Subject: Interest deduction

Question 1

Is the interest expense incurred on the mortgage deductible in its entirety for the period the funds were deposited into an interest bearing account?

Answer

No.

Question 2

Is the interest expense deductible to the extent of the total assessable interest income derived from the high interest bearing account?

Answer

No.

Question 3

Is the interest expense deductible to the extent of the assessable interest income derived from the portion of the funds in the high interest bearing account that was borrowed?

Answer

Yes.

This ruling applies for the following period

Year ended 30 June 2010

Year ended 30 June 2011

Year ending 30 June 2012

The scheme commenced on

1 July 2009

Relevant facts

You had a home loan for your private residence.

You sold your private residence and placed the proceeds into a high interest bearing account.

The funds invested in the interest bearing account exceeded the balance of the mortgage.

You intended to use the funds to purchase, develop and sell a property for profit.

Given the property market was stagnant during this time, you never used the funds for this purpose.

More than 18 months after the funds were deposited into the interest bearing account, you used the funds to purchase a new principal place of residence.

The interest expense exceeded the interest income.

Relevant legislative provisions

Income Tax Assessment Act 1997 Section 8-1

Reasons for decision

Section 8-1 of the Income Tax Assessment Act 1997 allows a deduction for all losses and outgoings to the extent to which they are incurred in gaining or producing assessable income except where the outgoings are of a capital, private or domestic nature, or relate to the earning of exempt income.

Whether interest has been incurred in the course of producing assessable income generally depends on the use to which the borrowed funds have been put. The 'use' test, established in FC of T v. Munro (1926) 38 CLR 153, is the basic test for the deductibility of interest, and looks at the application of the borrowed funds as the main criterion.

In Fletcher & Ors v. FC of T (1991) 173 CLR 1; 91 ATC 4950; (1991) 22 ATR 613 (Fletcher) the Full High Court took the view that if, on consideration of all factors, the whole of the interest could be characterised as genuinely and not colourably incurred in gaining or producing assessable income, the interest would be fully deductible. If only part of the outgoing could be so characterised, apportionment between the pursuit of assessable income and of other objectives was necessary. The court found in that case that it was fair and reasonable to limit the interest deduction to the amount of income actually received.

In your case you had a mortgage over your private residence, which you have since sold. You deposited the funds from the sale of your private residence into a high interest bearing account. You did this with the intention to use the funds to purchase, develop and to sell a property for profit. Given the stagnant property market during this time, the funds were never put to their intended use. You used the funds in the interest bearing account to purchase a new principal place of residence.

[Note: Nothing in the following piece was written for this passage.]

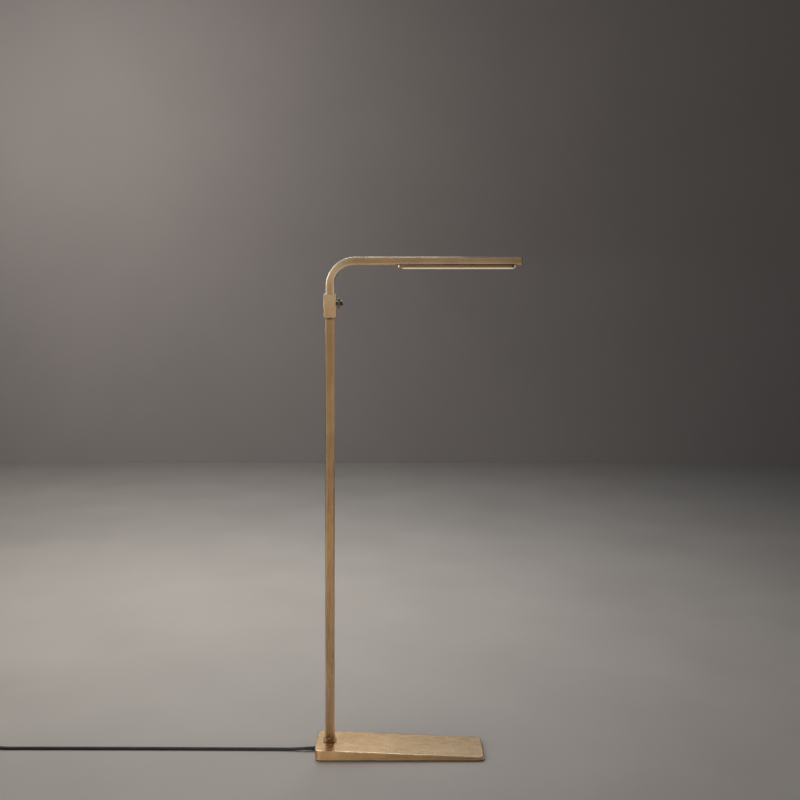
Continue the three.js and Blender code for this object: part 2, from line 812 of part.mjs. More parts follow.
// The plug lies along its own +X, from the cord's end to the tips of its pins.
function buildPlug() {
  const reliefRadius = 5;
  const outline = new THREE.Shape();
  outline.moveTo(plugNarrow, -reliefRadius);
  outline.lineTo(plugShoulder, -plugHalf);
  outline.lineTo(plugFace, -plugHalf);
  outline.lineTo(plugFace, plugHalf);
  outline.lineTo(plugShoulder, plugHalf);
  outline.lineTo(plugNarrow, reliefRadius);
  const relief = turned([
    [0, plugReliefStart], [cordRadius + 1.2, plugReliefStart],
    [reliefRadius, plugReliefEnd], [0, plugReliefEnd],
  ]).rotate(0, 90, 0);
  let body = prism(outline, -plugHalfThick, plugHalfThick).add(relief);
  const plug = new THREE.Group();
  [-pinSpacing / 2, pinSpacing / 2].forEach((y, i) => {
    const thick = pinHalfThick + gap;
    const wide = pinHalfWide + gap;
    body = body.subtract(block(pinStart - gap, plugFace + past, y - thick, y + thick, -wide, wide));
    const pin = block(pinStart, pinEnd, y - pinHalfThick, y + pinHalfThick, -pinHalfWide, pinHalfWide);
    plug.add(meshOf(`plug_pin_${i + 1}`, materials.steel, pin));
  });
  plug.add(meshOf('plug_body', materials.blackRubber, body));
  plug.position.set(tailRadius * Math.cos(tailEnd), tailRadius * Math.sin(tailEnd), plugHeight);
  plug.rotation.z = tailEnd + Math.PI / 2;
  return plug;
}

function buildCordEnd() {
  const end = new THREE.Group();
  end.position.set(coilX, coilY, 0);
  end.add(cordCoil(), cordTail(), cordTie(), buildPlug());
  return end;
}

// ---------------------------------------------------------------- the whole lamp

const lamp = new THREE.Group();
lamp.add(buildBase(), buildStem(), buildArm(), cordTube(), buildCordEnd());

export default lamp;
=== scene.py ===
"""Adjustable arm floor lamp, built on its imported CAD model.

Metres, +Z up. The origin is on the floor, on the stem's axis, and +X points along the arm.
"""

import math

import bmesh
import bpy
from mathutils import Matrix, Vector


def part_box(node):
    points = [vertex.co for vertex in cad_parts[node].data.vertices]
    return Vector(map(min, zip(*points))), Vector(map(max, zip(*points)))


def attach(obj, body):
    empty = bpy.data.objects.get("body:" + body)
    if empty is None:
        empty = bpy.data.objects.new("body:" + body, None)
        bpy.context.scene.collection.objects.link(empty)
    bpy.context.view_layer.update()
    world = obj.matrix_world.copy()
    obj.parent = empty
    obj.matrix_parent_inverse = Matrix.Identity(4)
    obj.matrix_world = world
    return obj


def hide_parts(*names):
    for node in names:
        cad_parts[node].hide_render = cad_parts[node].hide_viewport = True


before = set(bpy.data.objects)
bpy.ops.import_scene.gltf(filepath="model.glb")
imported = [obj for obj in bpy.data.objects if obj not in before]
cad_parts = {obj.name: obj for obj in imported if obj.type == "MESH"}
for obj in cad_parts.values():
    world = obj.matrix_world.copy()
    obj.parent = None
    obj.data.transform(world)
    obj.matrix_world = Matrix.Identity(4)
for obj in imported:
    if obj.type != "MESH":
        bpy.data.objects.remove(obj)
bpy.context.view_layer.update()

MM = 0.001
X_AXIS = Vector((1, 0, 0))
Y_AXIS = Vector((0, 1, 0))
Z_AXIS = Vector((0, 0, 1))

# ---------------------------------------------------------------- camera

CAMERA_PLACE = (0.140, -2.2, 0.922)
CAMERA_LENS = 49.5
CAMERA_SHIFT = -0.1375

camera = bpy.data.objects.new("camera", bpy.data.cameras.new("camera"))
camera.location = CAMERA_PLACE
camera.rotation_euler = (math.radians(90), 0, 0)
camera.data.lens = CAMERA_LENS
camera.data.sensor_width = 36
camera.data.shift_y = CAMERA_SHIFT
bpy.context.scene.collection.objects.link(camera)
bpy.context.scene.camera = camera

# ---------------------------------------------------------------- driving dimensions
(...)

Your intention to use the funds at a later date to purchase, develop and then sell a property for a profit does not establish a nexus to the production of assessable income. The interest you incurred in order to have the funds available so that in the future you could purchase a suitable property is incurred at a point too soon to be incurred in the production of any future assessable income from the proposed property development venture.

However, the interest derived from the account is assessable income and is partly attributable to the funds borrowed. A deduction for some amount of interest is therefore appropriate.

It is considered that your circumstances are consistent with those examined in Fletcher. A deduction for interest incurred on the borrowed funds subsequently placed in an interest bearing account is allowed to the extent of the interest received from the borrowed funds.

Please note that as the amount deposited into the account was more than the borrowed amount (that is, the sale proceeds exceeded the mortgage balance owing), then not all of the interest income has been generated from the borrowed funds. You would have to calculate how much of the interest income relates to the borrowed funds. For example, if the mortgage balance owing was only 80% of the amount deposited into the account then only 80% of the interest income was generated by borrowed funds and therefore, the deduction for the interest expense would be limited to 80% of the interest income.